I have received, Monsieur, your new book against the human race. I thank you for it. You will please men, to whom you tell truths that concern them, but you will not correct them. You paint in very true colors the horrors of human society; … no one has ever employed so much intellect to persuade men to be beasts. In reading your work one is seized with a desire to walk on four paws [marcher à quatre pattes]. However, as it is more than sixty years since I lost that habit, I feel, unfortunately, that it is impossible for me to resume it. . . .

I agree with you that literature and the sciences have sometimes been the cause of much evil. … [But] admit that neither Cicero, nor Varro, nor Lucretius, nor Virgil, nor Horace had the least share in the proscriptions of Marius, Sulla, Antony, Lepidus, Octavius. … Confess that Petrarch and Boccaccio did not cause the intestine troubles of Italy, that the badinage of Marot did not cause the Massacre of St. Bartholomew, and that Corneille’s Le Cid did not produce the wars of the Fronde. The great crimes were committed by celebrated but ignorant men. That which has made, and will always make, this world a vale of tears is the insatiable cupidity and indomitable pride of men. … Literature nourishes the soul, corrects it, consoles it; it makes your glory at the same time that you write against it. . . .

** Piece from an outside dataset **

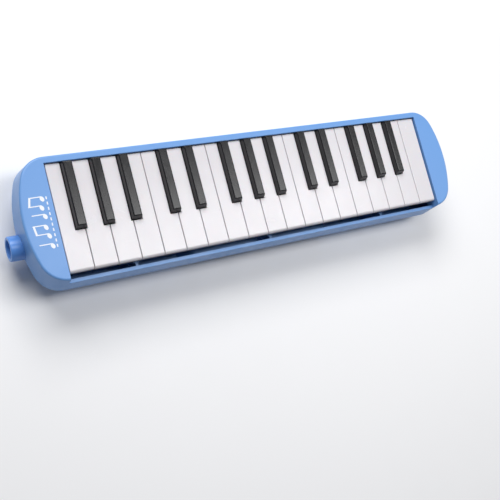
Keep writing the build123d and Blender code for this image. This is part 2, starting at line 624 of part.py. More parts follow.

M. Chapuis informs me that your health is quite bad. You must come and restore it in your native air, to enjoy freedom, to drink with me the milk of our cows, and browse on our herbs. I am, very philosophically and with the tenderest esteem, Monsieur, your very humble and very obedient servant.130

Rousseau replied with equal courtesy, and promised to visit Les Délices when he returned to Switzerland.131 But he was deeply disappointed by the reception of his Discourse in the Geneva to which he had dedicated it with such ingratiating praise. Apparently the tight little oligarchy that ruled the republic felt some of the barbs of that essay, and did not relish Rousseau’s wholesale condemnation of property, government, and law. “I did not perceive that a single Genevan was pleased with the hearty zeal found in the work.”132 He decided that the time was not ripe for his return to Geneva.